Lesson Learned #8: Translation
Not much help here, but that was largely due to limitations on the campaign's being able to make use of what volunteers I found. In areas where translation would be useful, this would be a good program to set up, to serve many campaigns, well in advance of the last three months of an election.
Lesson Learned #9: Polling
My biggest disappointment in the campaign was that I wasn't able to set up a volunteer polling effort, as I'd hoped. I was not able to make contacts in the local university communities, as I'd hoped, and then the campaign decided to go pro, despite the extra cost. Near the end, when they decided that it would be good to supplement with volunteer polling, it was impossible to get the (overlooked and by now otherwise committed) volunteers into shape. But there also weren't as many volunteers as I'd hoped in the first place. We could use some work on this, if we want to be able to provide a service to campaigns.
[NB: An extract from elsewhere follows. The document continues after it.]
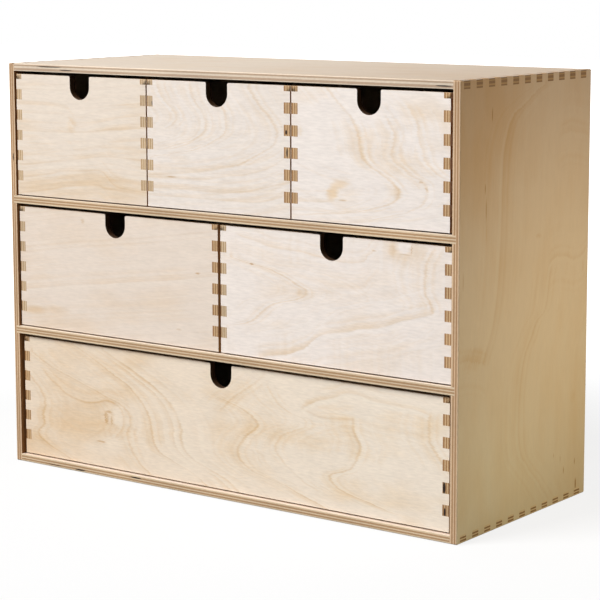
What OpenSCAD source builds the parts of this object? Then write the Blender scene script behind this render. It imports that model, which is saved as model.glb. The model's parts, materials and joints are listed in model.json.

This is a serious volunteer contribution, if netroots activists (and our friends in social science and stats graduate programs) would like to take it on.
Lesson Learned #10: Legal strategies
I'd love to see something like this put together well in advance. There is no reason that netroots activist-lawyers can't have boilerplate complaints written up for all states, into which the necessary facts could be spliced. There are turf issues: this is the DNC's baby for the most part. But while I talked to some good people in this project, I wasn't very impressed with the execution. The netroots can educate people about vote suppression problems, and we didn't do it. Could we put together some sort of training material, and distribute it well ahead of the next election? We need to do more than complain; we need to act.
That is, I think, enough for me to get the ball rolling: what did you learn in your campaign that can help others be more effective in theirs?